_RECORDS PROVIDED_:
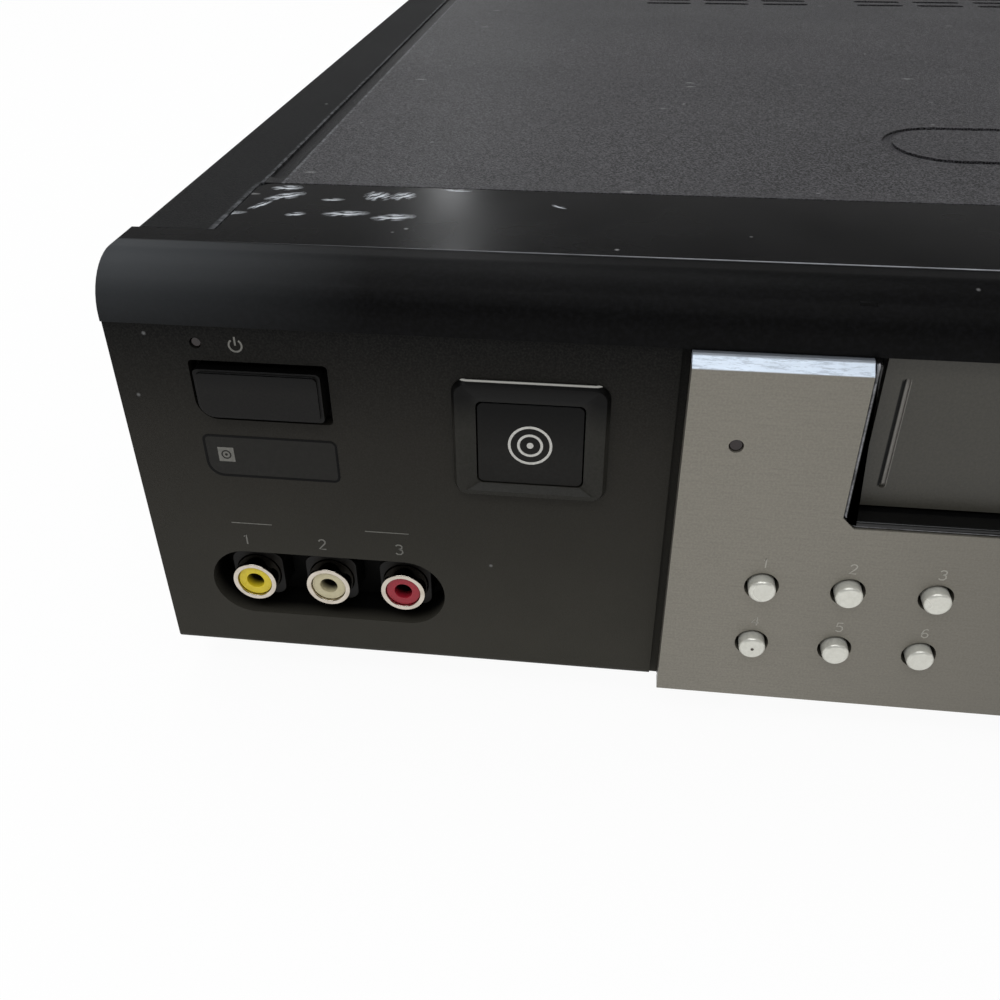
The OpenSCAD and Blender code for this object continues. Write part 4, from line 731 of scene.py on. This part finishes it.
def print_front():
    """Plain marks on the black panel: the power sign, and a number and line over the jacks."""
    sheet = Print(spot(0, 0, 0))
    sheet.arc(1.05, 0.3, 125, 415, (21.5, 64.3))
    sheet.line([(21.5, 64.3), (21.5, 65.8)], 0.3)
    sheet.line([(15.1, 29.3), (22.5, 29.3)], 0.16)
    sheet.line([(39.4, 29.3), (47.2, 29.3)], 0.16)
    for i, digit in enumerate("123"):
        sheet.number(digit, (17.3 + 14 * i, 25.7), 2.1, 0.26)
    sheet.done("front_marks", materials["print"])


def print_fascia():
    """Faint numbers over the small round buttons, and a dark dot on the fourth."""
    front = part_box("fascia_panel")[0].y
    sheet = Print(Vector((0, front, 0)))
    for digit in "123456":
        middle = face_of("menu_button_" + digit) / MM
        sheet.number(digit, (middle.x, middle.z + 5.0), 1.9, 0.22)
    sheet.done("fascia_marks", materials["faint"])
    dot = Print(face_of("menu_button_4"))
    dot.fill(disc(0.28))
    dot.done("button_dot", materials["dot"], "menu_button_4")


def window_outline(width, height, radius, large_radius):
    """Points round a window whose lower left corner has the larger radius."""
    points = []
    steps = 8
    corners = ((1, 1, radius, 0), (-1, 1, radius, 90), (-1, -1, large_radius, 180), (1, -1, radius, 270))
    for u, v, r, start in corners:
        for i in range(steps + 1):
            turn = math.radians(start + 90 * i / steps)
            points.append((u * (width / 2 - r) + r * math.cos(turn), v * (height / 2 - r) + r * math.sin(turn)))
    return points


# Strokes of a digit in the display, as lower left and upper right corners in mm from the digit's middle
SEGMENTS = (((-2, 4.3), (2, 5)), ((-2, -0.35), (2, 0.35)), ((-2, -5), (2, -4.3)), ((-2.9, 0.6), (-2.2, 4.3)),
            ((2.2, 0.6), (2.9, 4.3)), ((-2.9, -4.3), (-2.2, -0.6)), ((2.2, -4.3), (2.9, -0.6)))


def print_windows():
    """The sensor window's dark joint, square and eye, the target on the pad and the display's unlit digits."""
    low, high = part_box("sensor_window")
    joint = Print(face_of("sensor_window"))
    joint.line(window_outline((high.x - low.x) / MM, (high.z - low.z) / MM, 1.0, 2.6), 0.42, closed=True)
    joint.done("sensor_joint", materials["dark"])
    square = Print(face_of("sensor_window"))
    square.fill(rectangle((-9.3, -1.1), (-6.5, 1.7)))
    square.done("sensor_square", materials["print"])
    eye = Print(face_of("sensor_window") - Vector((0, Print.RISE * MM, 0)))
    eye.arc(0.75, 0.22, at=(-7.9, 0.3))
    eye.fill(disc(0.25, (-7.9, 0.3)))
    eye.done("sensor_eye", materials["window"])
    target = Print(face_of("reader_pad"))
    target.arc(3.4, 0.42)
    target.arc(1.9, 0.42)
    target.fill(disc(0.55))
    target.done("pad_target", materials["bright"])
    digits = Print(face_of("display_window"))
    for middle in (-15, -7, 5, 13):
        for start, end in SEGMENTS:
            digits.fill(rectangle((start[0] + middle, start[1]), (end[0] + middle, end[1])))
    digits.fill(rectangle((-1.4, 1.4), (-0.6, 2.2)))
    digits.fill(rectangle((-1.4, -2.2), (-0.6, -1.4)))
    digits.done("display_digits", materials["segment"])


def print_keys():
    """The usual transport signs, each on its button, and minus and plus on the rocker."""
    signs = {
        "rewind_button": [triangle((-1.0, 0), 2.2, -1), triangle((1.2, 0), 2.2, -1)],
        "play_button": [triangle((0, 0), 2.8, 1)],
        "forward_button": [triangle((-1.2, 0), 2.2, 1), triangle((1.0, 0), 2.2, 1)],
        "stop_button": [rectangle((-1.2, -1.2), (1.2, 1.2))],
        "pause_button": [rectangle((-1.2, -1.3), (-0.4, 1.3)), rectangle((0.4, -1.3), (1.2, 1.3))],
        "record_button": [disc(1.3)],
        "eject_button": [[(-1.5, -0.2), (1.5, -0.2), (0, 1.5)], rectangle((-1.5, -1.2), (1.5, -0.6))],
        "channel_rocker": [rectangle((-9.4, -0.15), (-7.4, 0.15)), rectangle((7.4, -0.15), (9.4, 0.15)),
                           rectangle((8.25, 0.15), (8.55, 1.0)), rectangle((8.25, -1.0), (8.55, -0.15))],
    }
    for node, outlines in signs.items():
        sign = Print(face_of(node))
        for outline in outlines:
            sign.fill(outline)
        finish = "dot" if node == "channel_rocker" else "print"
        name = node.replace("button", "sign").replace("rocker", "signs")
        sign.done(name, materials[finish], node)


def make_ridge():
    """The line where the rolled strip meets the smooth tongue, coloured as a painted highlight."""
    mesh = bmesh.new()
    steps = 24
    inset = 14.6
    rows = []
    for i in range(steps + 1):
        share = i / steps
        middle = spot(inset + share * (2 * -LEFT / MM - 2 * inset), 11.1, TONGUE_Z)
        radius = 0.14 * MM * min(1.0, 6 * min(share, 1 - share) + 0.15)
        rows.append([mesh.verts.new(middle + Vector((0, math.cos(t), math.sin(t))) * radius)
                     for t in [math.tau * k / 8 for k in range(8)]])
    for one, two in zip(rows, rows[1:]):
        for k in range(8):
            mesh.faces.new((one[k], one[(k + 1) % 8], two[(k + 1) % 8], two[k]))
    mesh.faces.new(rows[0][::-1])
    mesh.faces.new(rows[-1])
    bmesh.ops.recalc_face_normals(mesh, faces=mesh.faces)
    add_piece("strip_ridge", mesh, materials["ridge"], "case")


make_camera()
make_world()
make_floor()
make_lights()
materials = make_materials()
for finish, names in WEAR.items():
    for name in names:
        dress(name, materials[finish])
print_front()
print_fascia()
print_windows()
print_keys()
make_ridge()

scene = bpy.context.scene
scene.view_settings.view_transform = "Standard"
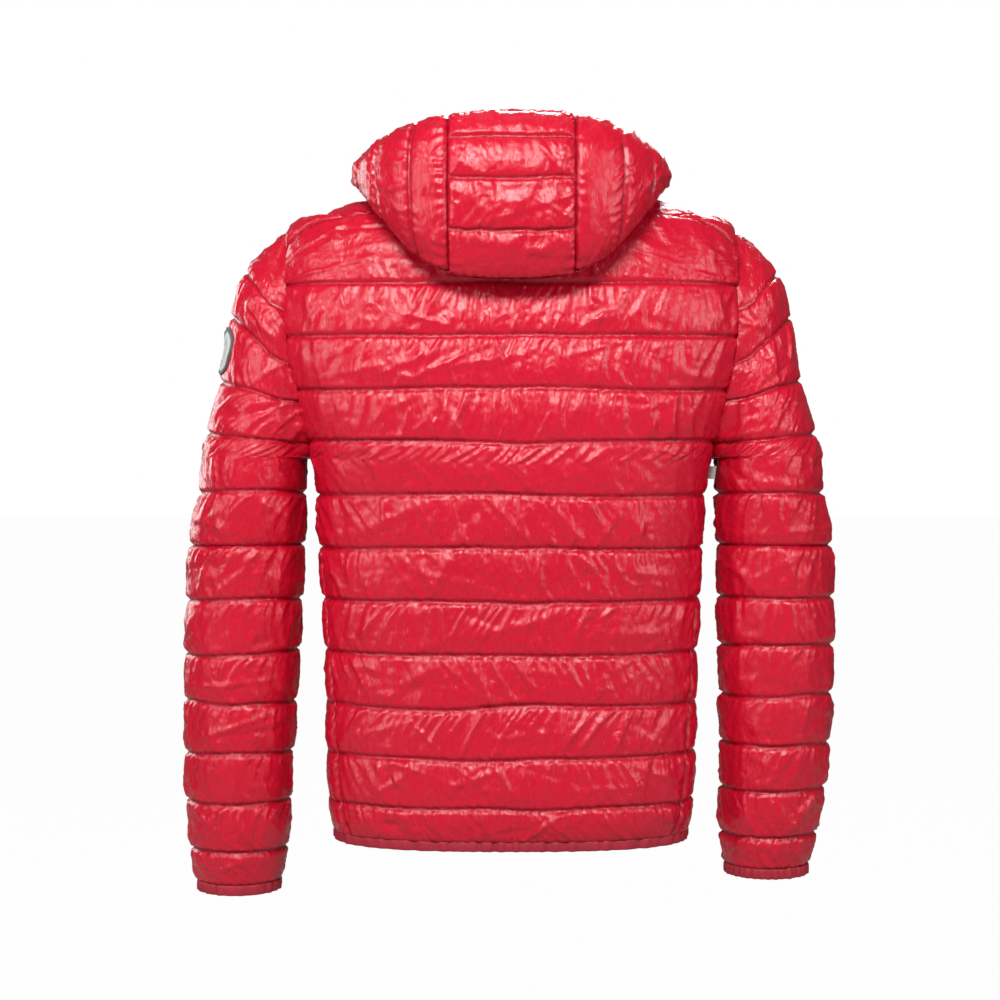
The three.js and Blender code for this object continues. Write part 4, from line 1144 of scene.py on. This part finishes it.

_WRITTEN INSTRUCTION_: Print every record above exactly as written.

_FULL SOLUTION_:
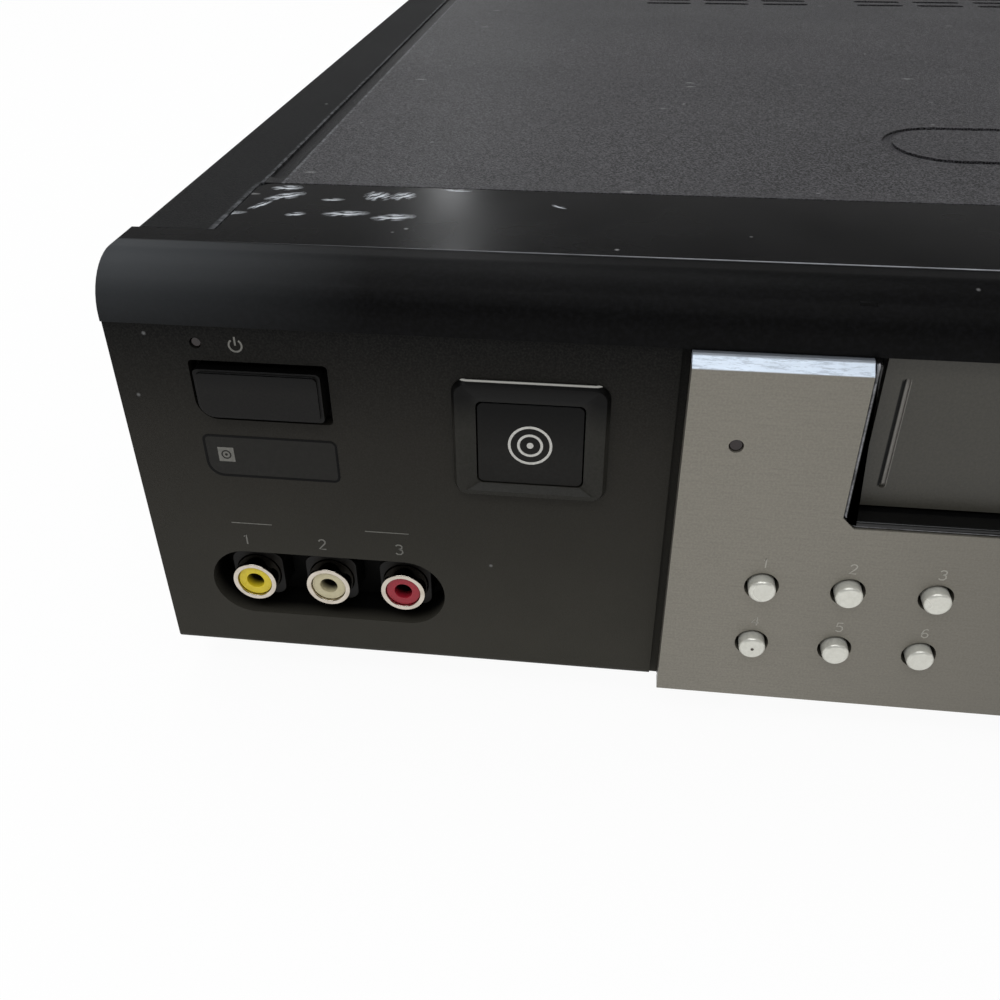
The OpenSCAD and Blender code for this object continues. Write part 4, from line 731 of scene.py on. This part finishes it.
def print_front():
    """Plain marks on the black panel: the power sign, and a number and line over the jacks."""
    sheet = Print(spot(0, 0, 0))
    sheet.arc(1.05, 0.3, 125, 415, (21.5, 64.3))
    sheet.line([(21.5, 64.3), (21.5, 65.8)], 0.3)
    sheet.line([(15.1, 29.3), (22.5, 29.3)], 0.16)
    sheet.line([(39.4, 29.3), (47.2, 29.3)], 0.16)
    for i, digit in enumerate("123"):
        sheet.number(digit, (17.3 + 14 * i, 25.7), 2.1, 0.26)
    sheet.done("front_marks", materials["print"])


def print_fascia():
    """Faint numbers over the small round buttons, and a dark dot on the fourth."""
    front = part_box("fascia_panel")[0].y
    sheet = Print(Vector((0, front, 0)))
    for digit in "123456":
        middle = face_of("menu_button_" + digit) / MM
        sheet.number(digit, (middle.x, middle.z + 5.0), 1.9, 0.22)
    sheet.done("fascia_marks", materials["faint"])
    dot = Print(face_of("menu_button_4"))
    dot.fill(disc(0.28))
    dot.done("button_dot", materials["dot"], "menu_button_4")


def window_outline(width, height, radius, large_radius):
    """Points round a window whose lower left corner has the larger radius."""
    points = []
    steps = 8
    corners = ((1, 1, radius, 0), (-1, 1, radius, 90), (-1, -1, large_radius, 180), (1, -1, radius, 270))
    for u, v, r, start in corners:
        for i in range(steps + 1):
            turn = math.radians(start + 90 * i / steps)
            points.append((u * (width / 2 - r) + r * math.cos(turn), v * (height / 2 - r) + r * math.sin(turn)))
    return points


# Strokes of a digit in the display, as lower left and upper right corners in mm from the digit's middle
SEGMENTS = (((-2, 4.3), (2, 5)), ((-2, -0.35), (2, 0.35)), ((-2, -5), (2, -4.3)), ((-2.9, 0.6), (-2.2, 4.3)),
            ((2.2, 0.6), (2.9, 4.3)), ((-2.9, -4.3), (-2.2, -0.6)), ((2.2, -4.3), (2.9, -0.6)))


def print_windows():
    """The sensor window's dark joint, square and eye, the target on the pad and the display's unlit digits."""
    low, high = part_box("sensor_window")
    joint = Print(face_of("sensor_window"))
    joint.line(window_outline((high.x - low.x) / MM, (high.z - low.z) / MM, 1.0, 2.6), 0.42, closed=True)
    joint.done("sensor_joint", materials["dark"])
    square = Print(face_of("sensor_window"))
    square.fill(rectangle((-9.3, -1.1), (-6.5, 1.7)))
    square.done("sensor_square", materials["print"])
    eye = Print(face_of("sensor_window") - Vector((0, Print.RISE * MM, 0)))
    eye.arc(0.75, 0.22, at=(-7.9, 0.3))
    eye.fill(disc(0.25, (-7.9, 0.3)))
    eye.done("sensor_eye", materials["window"])
    target = Print(face_of("reader_pad"))
    target.arc(3.4, 0.42)
    target.arc(1.9, 0.42)
    target.fill(disc(0.55))
    target.done("pad_target", materials["bright"])
    digits = Print(face_of("display_window"))
    for middle in (-15, -7, 5, 13):
        for start, end in SEGMENTS:
            digits.fill(rectangle((start[0] + middle, start[1]), (end[0] + middle, end[1])))
    digits.fill(rectangle((-1.4, 1.4), (-0.6, 2.2)))
    digits.fill(rectangle((-1.4, -2.2), (-0.6, -1.4)))
    digits.done("display_digits", materials["segment"])


def print_keys():
    """The usual transport signs, each on its button, and minus and plus on the rocker."""
    signs = {
        "rewind_button": [triangle((-1.0, 0), 2.2, -1), triangle((1.2, 0), 2.2, -1)],
        "play_button": [triangle((0, 0), 2.8, 1)],
        "forward_button": [triangle((-1.2, 0), 2.2, 1), triangle((1.0, 0), 2.2, 1)],
        "stop_button": [rectangle((-1.2, -1.2), (1.2, 1.2))],
        "pause_button": [rectangle((-1.2, -1.3), (-0.4, 1.3)), rectangle((0.4, -1.3), (1.2, 1.3))],
        "record_button": [disc(1.3)],
        "eject_button": [[(-1.5, -0.2), (1.5, -0.2), (0, 1.5)], rectangle((-1.5, -1.2), (1.5, -0.6))],
        "channel_rocker": [rectangle((-9.4, -0.15), (-7.4, 0.15)), rectangle((7.4, -0.15), (9.4, 0.15)),
                           rectangle((8.25, 0.15), (8.55, 1.0)), rectangle((8.25, -1.0), (8.55, -0.15))],
    }
    for node, outlines in signs.items():
        sign = Print(face_of(node))
        for outline in outlines:
            sign.fill(outline)
        finish = "dot" if node == "channel_rocker" else "print"
        name = node.replace("button", "sign").replace("rocker", "signs")
        sign.done(name, materials[finish], node)


def make_ridge():
    """The line where the rolled strip meets the smooth tongue, coloured as a painted highlight."""
    mesh = bmesh.new()
    steps = 24
    inset = 14.6
    rows = []
    for i in range(steps + 1):
        share = i / steps
        middle = spot(inset + share * (2 * -LEFT / MM - 2 * inset), 11.1, TONGUE_Z)
        radius = 0.14 * MM * min(1.0, 6 * min(share, 1 - share) + 0.15)
        rows.append([mesh.verts.new(middle + Vector((0, math.cos(t), math.sin(t))) * radius)
                     for t in [math.tau * k / 8 for k in range(8)]])
    for one, two in zip(rows, rows[1:]):
        for k in range(8):
            mesh.faces.new((one[k], one[(k + 1) % 8], two[(k + 1) % 8], two[k]))
    mesh.faces.new(rows[0][::-1])
    mesh.faces.new(rows[-1])
    bmesh.ops.recalc_face_normals(mesh, faces=mesh.faces)
    add_piece("strip_ridge", mesh, materials["ridge"], "case")


make_camera()
make_world()
make_floor()
make_lights()
materials = make_materials()
for finish, names in WEAR.items():
    for name in names:
        dress(name, materials[finish])
print_front()
print_fascia()
print_windows()
print_keys()
make_ridge()

scene = bpy.context.scene
scene.view_settings.view_transform = "Standard"
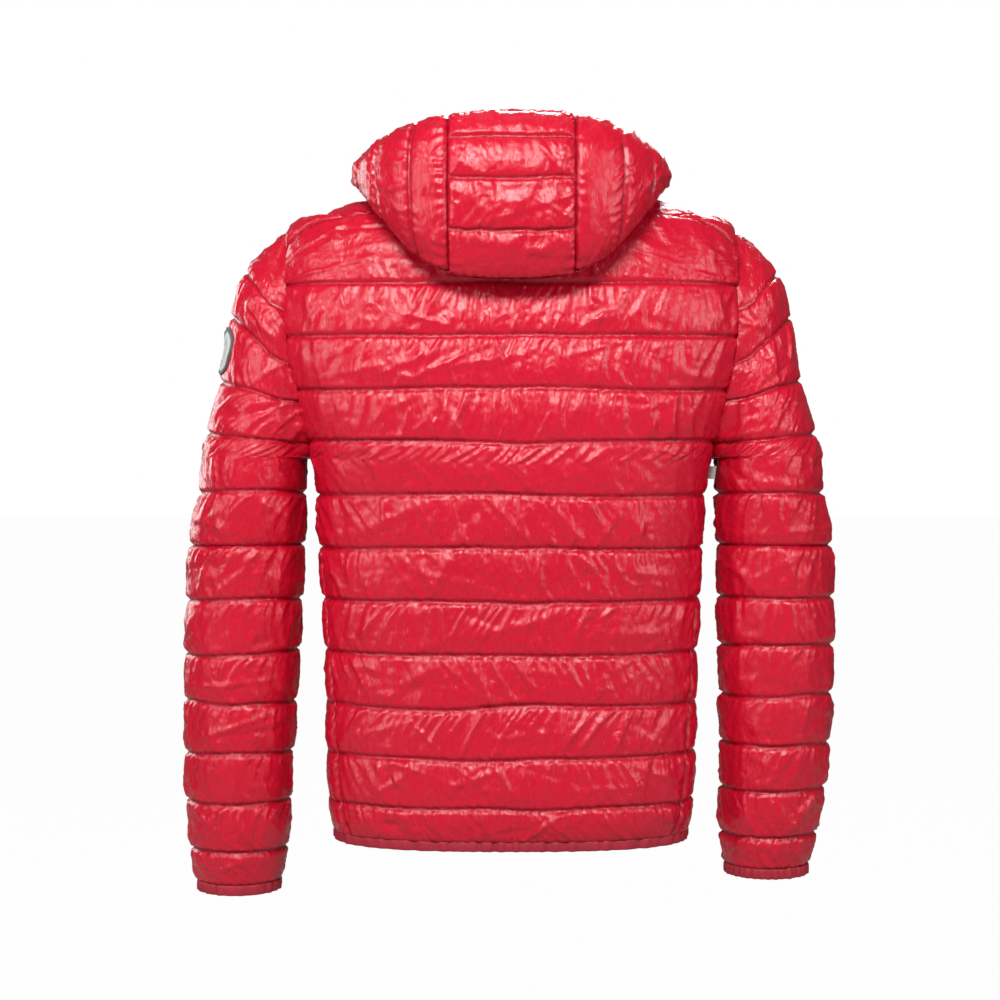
The three.js and Blender code for this object continues. Write part 4, from line 1144 of scene.py on. This part finishes it.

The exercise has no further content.